N.Y.C. Construction Fatalities Up

Deaths from construction accidents were slightly up for New York City but down in the greater metropolitan area overall for 2004, the last year for which the U.S. Department of Labor's Bureau of Labor Statistics has full data.

For New York City alone, the Census of Fatal Occupational Injuries compiled by the bureau tallied a rise in the construction sector - including most heavy and specialty construction trades - from 24 fatal accidents for all of 2003 to 28 fatalities in 2004. The highest fatality level in 2004 took place in the foundation, structure, and building exterior contractors sector, which had 12 deaths, up from 8 in 2003.

In the greater region, however, construction sector deaths dropped from 54 to 52 in the same timeframe. Specialty trade contractors accounted for 40, and that share of 77 percent of construction industry deaths far outpaces the 40 percent average for the rest of the country.

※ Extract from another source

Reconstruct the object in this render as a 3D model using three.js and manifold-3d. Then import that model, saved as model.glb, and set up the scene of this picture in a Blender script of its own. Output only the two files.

The larger regional data set includes:

  • New York City's five boroughs and Nassau, Putnam, Rockland, Suffolk, and Westchester counties in New York
  • Bergen, Essex, Hudson, Hunterdon, Middlesex, Monmouth, Morris, Ocean, Passaic, Somerset, Sussex, and Union counties in New Jersey
  • and Pike County in Pennsylvania.

The bureau reported that for the region overall - not just for the construction sector - work-related fatalities in New York and Northern New Jersey increased 19 percent, well above the 2 percent increase nationally. The region had 236 fatal work injuries in 2004. "Falls to a lower level" and homicide were the two most common causes.

In addition, the report concluded that the New York and New Jersey region had the highest percentage of workers killed by moving vehicles among the nation's 12 largest metropolitan areas.